Some of their findings as revealed at the Station House Hotel Friday evening –

  • 120 paramilitary murders, one-third of which took place in the Republic, show RUC and UDR involvement;
  • At least two members of the UDR were involved in the roadside massacre of the Miami Showband music group in July 1975 in County Down;
  • Both members of the RUC and the UDR were involved in the bombing of ‘The Step Inn’ in the town of Keady that killed two people and injured more than twenty;
  • RUC officers and UDR members were part of a gang operating from two farms in south Armagh and Tyrone, responsible for the deaths of 120 people between 1972 and 1976;
  • British government documents acknowledge authorities knew some UDR and RUC members would also join extreme Loyalist paramilitary groups such as the Ulster Defence Association (UDA), the Ulster Volunteer Force (UVF) and the Ulster Freedom Fighters (UFF);
  • Compensation paid out to families of some of those whose loved ones were murdered amounted to a paltry 750 pounds sterling;
  • British government documents listing the amounts of arms that went  ‘missing’ from UDR armories showed a single gun was used to kill 11 people in 11 months;
  • No RUC officer has ever been convicted of any of the murders;
  • Four British soldiers have been convicted of murder in northern Ireland – all were released after serving less than five years of their life sentences. All were allowed to rejoin their regiments;
  • The Special Branch was allowed to operate as “a force within a force” and often decided not to give information to the Criminal Investigation Department;
  • The British government will not allow a review of its secret files on bombings that killed many people in Dublin and Monaghan, not even by an agreed judiciary figure;
  • In explaining the mere suspension of police officers involved in murder, Lord Chief Justice Lowry said, “…. more than ordinary police work was needed and was justified to rid the land of the pestilence which has been in existence.”
  • Scores of cases are now before the Office of the Police Ombudsman for Northern Ireland and civil cases are pending against the Chief Constable and the British government.

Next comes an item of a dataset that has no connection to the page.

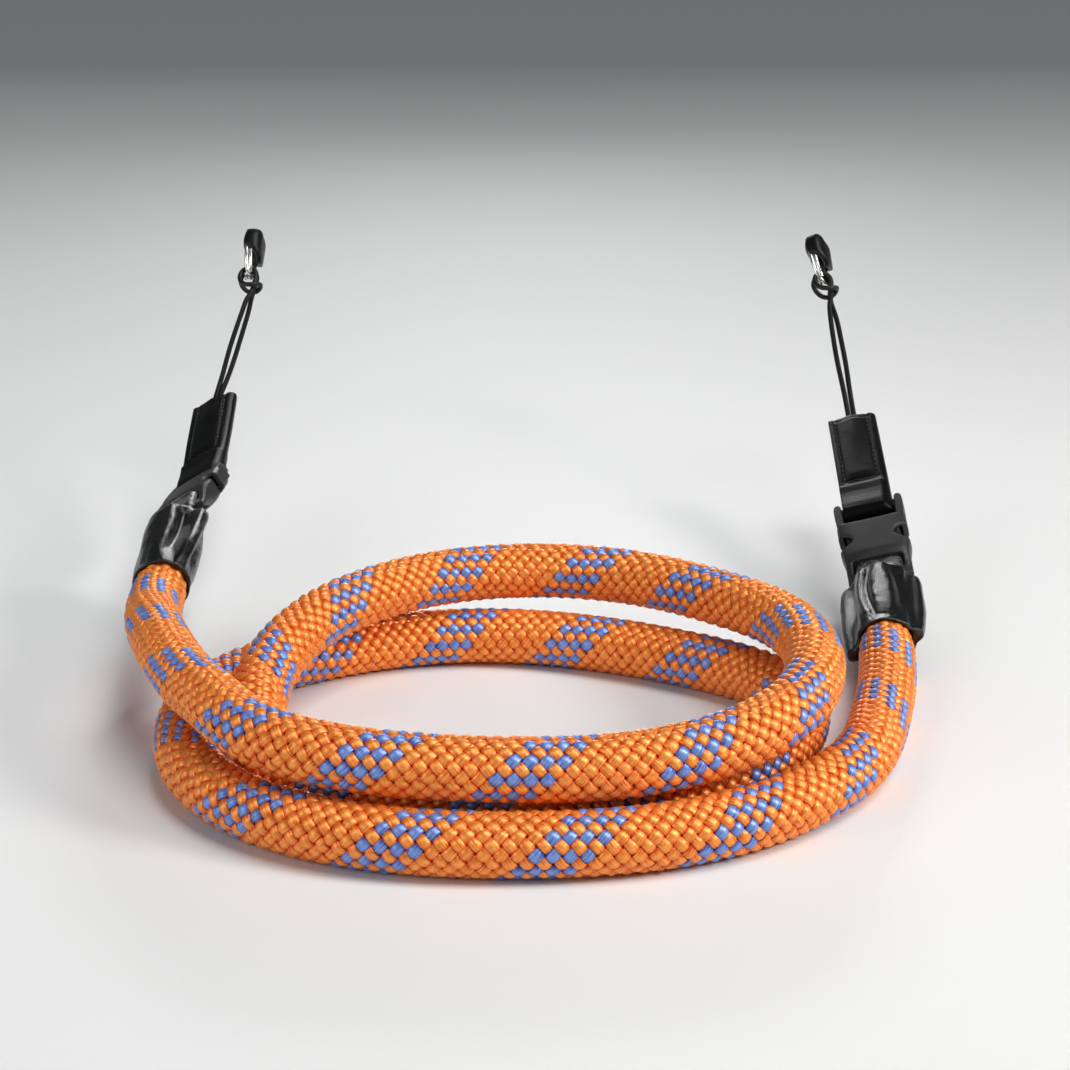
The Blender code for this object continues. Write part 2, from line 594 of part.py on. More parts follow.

In concluding the evening, O’Connor, the centre’s director, and Cadwallader, a former BBC and RTE journalist, posed a number of questions:

  • Was truth covered up systematically by the British government to protect the reputation of the RUC?
  • Did the British government as a former colonial power adopt the technique of using one tribal group against another through counter gangs as it did in Kenya under General Frank Kitson, who also served in northern Ireland?
  • Was there a government policy to kill Catholics in an effort to turn popular opinion within that community against the IRA? In other words ‘if you can’t kill the fish, poison the water.’

Notes

The Pat Finucane Centre, a non-party political, anti-sectarian human rights group supported by the European Union’s PEACE III programme, is named after a Catholic lawyer who was shot dead by Protestant loyalists in front of his wife and children at his north Belfast home in 1989. A review of the case by Sir Desmond de Silva showed RUC officers proposed that Finucane, 39, be killed, passed information to his killers, then obstructed the murder investigation. The findings have been accepted by the Northern Irish Police Service. While describing the level of state collusion as “shocking,” British Prime Minister David Cameron ruled out a full public inquiry.

The event at the Station House Hotel was organized by Abhaile Arís, an EU funded programme supporting the Republican ex-Prisoner community.

A book produced by Anne Cadwallader (Mercier Press) entitled Lethal Allies: British collusion in Ireland, focuses on 120 killings attributed to loyalist groups between 1972 and 1976. It draws on investigations compiled by a specialist group, the Historical Enquiries Team (HET), which is re-examining deaths during the northern Irish conflict.